A Markov Chain is a chain of \(N\) states, with an \(N \times N\) transition matrix.
- at each step, we are in exactly one of those states
- the matrix \(P_{ij}\) tells us \(P(j|i)\), the probability of going to state \(j\) given you are at state \(i\)
And therefore:
\begin{equation} \sum_{j=1}^{N} P_{ij} = 1 \end{equation}
Ergotic Markov Chain
a markov chain is Ergotic if…
- you have a path from any one state to any other
- for any start state, after some time \(T_0\), the probability of being in any state at any \(T > T_0\) is non-zero
Every Ergotic Markov Chain has a long-term visit rate:
i.e. a steady state visitation count exists.
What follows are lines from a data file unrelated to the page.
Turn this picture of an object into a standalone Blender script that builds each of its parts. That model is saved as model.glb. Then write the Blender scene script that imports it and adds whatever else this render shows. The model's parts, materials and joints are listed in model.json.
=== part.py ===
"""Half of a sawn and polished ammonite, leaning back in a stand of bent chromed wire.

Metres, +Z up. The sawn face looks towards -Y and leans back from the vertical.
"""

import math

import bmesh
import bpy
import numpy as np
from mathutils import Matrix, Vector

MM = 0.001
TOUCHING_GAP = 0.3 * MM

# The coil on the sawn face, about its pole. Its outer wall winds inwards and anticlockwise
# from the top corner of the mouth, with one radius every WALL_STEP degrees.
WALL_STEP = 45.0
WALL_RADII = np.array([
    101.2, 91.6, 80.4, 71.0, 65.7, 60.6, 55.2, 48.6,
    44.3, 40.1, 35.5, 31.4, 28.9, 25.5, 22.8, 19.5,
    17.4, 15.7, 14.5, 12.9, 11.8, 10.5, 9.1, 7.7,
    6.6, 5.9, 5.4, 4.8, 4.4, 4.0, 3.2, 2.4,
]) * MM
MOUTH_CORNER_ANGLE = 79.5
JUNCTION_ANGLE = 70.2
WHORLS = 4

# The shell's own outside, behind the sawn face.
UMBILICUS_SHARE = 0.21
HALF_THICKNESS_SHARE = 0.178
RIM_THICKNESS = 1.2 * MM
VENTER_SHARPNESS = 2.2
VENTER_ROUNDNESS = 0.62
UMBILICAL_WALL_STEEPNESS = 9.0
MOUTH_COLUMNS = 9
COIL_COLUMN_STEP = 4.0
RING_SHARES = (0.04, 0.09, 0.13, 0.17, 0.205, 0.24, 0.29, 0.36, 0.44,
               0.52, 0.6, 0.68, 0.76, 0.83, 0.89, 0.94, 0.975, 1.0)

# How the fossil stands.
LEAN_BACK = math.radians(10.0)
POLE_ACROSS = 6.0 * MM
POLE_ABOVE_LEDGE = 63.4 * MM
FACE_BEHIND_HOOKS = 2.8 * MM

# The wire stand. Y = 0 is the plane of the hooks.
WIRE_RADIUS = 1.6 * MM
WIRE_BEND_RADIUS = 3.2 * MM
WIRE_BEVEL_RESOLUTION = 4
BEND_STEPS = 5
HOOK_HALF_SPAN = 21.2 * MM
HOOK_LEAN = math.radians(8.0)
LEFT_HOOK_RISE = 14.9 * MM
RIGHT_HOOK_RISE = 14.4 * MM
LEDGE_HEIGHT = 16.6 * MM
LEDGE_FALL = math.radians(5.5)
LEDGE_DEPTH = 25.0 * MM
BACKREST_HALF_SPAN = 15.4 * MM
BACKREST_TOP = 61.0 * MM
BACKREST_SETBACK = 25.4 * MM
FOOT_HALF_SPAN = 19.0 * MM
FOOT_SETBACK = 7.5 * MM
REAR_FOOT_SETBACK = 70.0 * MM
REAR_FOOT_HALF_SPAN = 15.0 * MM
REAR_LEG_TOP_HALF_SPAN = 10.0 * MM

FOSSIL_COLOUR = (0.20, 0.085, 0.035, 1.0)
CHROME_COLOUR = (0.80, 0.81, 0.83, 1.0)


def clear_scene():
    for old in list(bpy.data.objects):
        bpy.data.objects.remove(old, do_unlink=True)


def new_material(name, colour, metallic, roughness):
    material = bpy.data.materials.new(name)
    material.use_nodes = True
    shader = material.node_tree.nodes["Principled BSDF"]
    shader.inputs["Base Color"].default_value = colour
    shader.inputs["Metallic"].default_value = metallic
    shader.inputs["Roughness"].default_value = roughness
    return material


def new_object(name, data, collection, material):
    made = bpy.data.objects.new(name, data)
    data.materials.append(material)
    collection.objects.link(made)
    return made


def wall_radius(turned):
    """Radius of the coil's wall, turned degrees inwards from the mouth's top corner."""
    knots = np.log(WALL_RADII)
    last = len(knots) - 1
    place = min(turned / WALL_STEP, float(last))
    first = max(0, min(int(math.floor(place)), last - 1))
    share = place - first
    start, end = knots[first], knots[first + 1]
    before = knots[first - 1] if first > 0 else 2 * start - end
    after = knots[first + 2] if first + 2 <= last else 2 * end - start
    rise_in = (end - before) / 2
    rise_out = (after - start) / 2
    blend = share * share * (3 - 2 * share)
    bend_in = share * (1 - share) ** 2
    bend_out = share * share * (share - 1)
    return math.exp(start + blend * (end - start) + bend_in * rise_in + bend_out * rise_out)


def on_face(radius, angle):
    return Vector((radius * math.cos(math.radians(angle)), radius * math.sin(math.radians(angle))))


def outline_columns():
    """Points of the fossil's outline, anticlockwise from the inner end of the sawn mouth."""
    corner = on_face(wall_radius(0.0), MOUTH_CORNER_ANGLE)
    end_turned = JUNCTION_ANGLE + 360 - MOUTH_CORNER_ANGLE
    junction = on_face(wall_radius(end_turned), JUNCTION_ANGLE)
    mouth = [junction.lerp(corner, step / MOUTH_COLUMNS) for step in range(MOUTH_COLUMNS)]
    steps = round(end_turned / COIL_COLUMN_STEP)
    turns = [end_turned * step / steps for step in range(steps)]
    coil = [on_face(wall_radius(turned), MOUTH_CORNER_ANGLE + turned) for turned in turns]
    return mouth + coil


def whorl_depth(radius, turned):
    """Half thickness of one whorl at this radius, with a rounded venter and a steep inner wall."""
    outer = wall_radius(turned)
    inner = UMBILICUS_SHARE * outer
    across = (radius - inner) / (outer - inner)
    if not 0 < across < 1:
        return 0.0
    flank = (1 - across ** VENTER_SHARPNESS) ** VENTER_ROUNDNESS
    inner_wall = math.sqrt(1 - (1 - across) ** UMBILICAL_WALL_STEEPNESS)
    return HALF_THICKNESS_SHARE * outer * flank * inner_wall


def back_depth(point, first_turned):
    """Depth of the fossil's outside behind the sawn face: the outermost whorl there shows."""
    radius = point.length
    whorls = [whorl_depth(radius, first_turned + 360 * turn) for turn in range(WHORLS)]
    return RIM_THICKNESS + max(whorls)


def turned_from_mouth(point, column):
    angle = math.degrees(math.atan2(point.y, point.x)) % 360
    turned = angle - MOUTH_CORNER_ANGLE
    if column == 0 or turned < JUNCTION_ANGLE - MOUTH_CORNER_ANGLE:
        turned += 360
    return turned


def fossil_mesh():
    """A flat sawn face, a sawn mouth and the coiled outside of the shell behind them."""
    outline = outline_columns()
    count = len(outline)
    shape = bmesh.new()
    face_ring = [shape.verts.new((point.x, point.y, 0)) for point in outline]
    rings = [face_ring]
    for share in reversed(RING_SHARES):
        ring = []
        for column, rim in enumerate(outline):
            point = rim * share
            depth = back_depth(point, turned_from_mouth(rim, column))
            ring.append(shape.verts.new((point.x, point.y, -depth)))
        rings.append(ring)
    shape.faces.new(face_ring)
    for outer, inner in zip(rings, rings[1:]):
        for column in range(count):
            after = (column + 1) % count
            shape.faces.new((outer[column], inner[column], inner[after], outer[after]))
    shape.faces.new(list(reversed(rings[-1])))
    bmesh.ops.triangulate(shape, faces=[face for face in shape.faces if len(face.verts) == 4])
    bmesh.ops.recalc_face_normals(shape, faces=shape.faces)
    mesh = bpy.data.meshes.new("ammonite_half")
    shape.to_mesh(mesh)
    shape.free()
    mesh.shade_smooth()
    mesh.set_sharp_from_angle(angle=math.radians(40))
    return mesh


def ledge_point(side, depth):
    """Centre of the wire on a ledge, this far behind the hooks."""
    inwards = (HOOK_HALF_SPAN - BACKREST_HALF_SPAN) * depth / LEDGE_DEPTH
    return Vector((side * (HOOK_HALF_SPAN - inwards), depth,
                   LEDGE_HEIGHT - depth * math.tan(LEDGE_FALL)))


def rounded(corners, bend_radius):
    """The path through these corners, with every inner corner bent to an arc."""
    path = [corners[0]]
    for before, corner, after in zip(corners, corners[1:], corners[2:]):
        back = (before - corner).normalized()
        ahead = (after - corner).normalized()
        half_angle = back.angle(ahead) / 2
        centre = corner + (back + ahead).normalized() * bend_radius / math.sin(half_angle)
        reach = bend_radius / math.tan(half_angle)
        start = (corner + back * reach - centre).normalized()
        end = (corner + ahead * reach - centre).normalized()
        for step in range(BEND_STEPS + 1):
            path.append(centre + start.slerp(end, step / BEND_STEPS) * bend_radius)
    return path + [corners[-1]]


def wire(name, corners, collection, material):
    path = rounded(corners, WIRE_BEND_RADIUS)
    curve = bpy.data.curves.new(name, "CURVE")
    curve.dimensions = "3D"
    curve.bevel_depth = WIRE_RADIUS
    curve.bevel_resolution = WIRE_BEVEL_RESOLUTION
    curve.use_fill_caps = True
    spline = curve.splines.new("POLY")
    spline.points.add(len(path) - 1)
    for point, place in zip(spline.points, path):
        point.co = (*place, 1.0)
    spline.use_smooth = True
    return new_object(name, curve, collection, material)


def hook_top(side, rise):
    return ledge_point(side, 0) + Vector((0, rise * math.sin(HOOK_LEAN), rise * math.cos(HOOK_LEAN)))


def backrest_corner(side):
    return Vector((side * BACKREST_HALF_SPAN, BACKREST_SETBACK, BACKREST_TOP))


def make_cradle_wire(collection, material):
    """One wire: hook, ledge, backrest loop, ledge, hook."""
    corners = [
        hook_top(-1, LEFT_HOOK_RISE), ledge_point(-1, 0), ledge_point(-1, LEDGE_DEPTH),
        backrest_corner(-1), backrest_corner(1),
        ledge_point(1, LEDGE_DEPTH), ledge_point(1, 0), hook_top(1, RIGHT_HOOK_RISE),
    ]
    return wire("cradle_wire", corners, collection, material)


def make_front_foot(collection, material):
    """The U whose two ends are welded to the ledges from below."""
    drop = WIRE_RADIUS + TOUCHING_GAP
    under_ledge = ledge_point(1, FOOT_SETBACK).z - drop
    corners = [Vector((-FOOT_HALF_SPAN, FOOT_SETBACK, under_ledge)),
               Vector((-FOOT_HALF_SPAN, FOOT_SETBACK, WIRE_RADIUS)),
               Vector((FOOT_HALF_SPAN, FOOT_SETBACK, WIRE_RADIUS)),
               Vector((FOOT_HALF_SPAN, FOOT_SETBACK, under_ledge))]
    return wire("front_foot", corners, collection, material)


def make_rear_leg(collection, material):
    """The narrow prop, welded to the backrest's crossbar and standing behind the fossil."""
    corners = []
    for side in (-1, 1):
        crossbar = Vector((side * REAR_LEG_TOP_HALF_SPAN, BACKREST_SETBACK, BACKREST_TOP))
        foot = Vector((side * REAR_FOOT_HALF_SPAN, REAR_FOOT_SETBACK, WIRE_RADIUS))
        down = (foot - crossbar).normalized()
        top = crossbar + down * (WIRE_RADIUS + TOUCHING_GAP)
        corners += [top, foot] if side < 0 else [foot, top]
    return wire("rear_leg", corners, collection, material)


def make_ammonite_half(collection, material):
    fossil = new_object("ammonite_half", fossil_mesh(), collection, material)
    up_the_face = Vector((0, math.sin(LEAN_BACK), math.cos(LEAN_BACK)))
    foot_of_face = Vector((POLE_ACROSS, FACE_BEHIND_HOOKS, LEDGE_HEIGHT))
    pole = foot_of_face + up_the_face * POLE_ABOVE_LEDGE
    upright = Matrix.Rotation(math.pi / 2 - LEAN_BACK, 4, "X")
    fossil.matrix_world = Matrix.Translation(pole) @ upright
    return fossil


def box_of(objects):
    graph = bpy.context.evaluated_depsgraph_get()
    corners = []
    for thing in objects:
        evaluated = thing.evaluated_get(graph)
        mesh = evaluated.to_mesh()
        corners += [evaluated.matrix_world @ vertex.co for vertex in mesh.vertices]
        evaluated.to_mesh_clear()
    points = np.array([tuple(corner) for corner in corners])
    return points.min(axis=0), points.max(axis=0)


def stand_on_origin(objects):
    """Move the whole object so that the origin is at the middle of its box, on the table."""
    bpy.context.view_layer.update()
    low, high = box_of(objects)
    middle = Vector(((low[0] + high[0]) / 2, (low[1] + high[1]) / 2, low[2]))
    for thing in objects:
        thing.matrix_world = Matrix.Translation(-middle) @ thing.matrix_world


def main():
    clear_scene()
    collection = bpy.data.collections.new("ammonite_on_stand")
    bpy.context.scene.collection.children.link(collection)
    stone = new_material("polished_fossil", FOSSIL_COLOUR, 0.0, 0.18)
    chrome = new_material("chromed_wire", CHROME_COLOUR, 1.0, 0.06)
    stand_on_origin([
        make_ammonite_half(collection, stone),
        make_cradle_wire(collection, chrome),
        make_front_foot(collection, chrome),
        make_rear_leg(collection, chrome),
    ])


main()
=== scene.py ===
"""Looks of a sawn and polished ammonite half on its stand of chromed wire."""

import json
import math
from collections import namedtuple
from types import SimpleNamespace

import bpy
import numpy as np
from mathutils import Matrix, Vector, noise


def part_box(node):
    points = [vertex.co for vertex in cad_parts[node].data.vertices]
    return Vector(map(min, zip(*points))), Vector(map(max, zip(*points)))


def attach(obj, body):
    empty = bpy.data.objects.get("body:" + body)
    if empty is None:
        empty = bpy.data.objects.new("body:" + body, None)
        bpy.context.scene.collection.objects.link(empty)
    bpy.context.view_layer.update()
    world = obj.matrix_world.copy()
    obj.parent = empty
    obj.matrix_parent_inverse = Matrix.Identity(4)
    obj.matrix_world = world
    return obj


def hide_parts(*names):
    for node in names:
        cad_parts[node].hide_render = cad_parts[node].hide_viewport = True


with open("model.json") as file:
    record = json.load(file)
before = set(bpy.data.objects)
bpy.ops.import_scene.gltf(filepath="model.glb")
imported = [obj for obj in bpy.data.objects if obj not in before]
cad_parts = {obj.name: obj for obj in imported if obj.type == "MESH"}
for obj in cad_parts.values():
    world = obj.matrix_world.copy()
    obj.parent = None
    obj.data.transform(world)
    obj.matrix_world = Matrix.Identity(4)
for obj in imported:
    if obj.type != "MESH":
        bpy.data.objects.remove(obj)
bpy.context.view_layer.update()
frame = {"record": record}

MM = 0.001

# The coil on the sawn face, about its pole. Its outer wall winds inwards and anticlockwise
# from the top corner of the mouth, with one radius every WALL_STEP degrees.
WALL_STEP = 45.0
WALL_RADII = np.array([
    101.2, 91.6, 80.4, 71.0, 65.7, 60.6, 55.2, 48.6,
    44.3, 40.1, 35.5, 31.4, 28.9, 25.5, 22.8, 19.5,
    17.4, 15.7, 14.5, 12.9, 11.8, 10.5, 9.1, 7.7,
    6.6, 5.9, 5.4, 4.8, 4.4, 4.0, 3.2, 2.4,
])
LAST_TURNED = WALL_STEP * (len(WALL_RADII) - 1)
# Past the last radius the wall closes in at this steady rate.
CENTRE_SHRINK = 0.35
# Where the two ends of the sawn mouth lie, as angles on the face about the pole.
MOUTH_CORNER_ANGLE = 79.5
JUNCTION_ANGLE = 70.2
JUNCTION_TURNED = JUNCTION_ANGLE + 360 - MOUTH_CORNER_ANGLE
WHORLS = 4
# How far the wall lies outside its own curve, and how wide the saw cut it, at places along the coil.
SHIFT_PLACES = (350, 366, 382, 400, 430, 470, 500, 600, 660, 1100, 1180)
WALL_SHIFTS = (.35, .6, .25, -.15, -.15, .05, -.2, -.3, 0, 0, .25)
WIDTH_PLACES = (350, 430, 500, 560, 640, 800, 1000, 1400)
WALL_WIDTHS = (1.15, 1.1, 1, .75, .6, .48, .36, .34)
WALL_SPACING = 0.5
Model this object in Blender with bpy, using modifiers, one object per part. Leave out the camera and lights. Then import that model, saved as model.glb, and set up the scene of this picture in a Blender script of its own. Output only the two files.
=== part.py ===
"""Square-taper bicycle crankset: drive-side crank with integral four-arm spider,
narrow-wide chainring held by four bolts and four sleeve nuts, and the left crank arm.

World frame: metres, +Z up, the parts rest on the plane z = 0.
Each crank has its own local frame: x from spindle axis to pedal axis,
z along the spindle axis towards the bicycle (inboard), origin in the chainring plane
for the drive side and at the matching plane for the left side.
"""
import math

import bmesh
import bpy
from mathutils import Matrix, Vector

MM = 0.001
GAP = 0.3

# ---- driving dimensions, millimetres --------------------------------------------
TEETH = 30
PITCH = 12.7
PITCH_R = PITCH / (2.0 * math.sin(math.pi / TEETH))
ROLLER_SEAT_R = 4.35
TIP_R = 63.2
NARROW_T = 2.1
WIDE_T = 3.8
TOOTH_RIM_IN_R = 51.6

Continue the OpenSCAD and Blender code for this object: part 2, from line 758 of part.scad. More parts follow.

We usually call it:
\begin{equation} \pi = \qty(\pi_{i}, \dots, \pi_{n}) \end{equation}
Computing steady state
Fact:
let’s declare that \(\pi\) is the steady state to a transition matrix \(T\); recall that the FROM states are the rows, which means that \(\pi\) has to be a row vector; \(\pi\) being a steady state makes:
\begin{equation} \pi T = \pi \end{equation}
This is a left e.v. with eigenvalue \(1\), which is the principle eigenvector of \(T\) as transition matricies always have eigenvector eigenvalue to \(1\).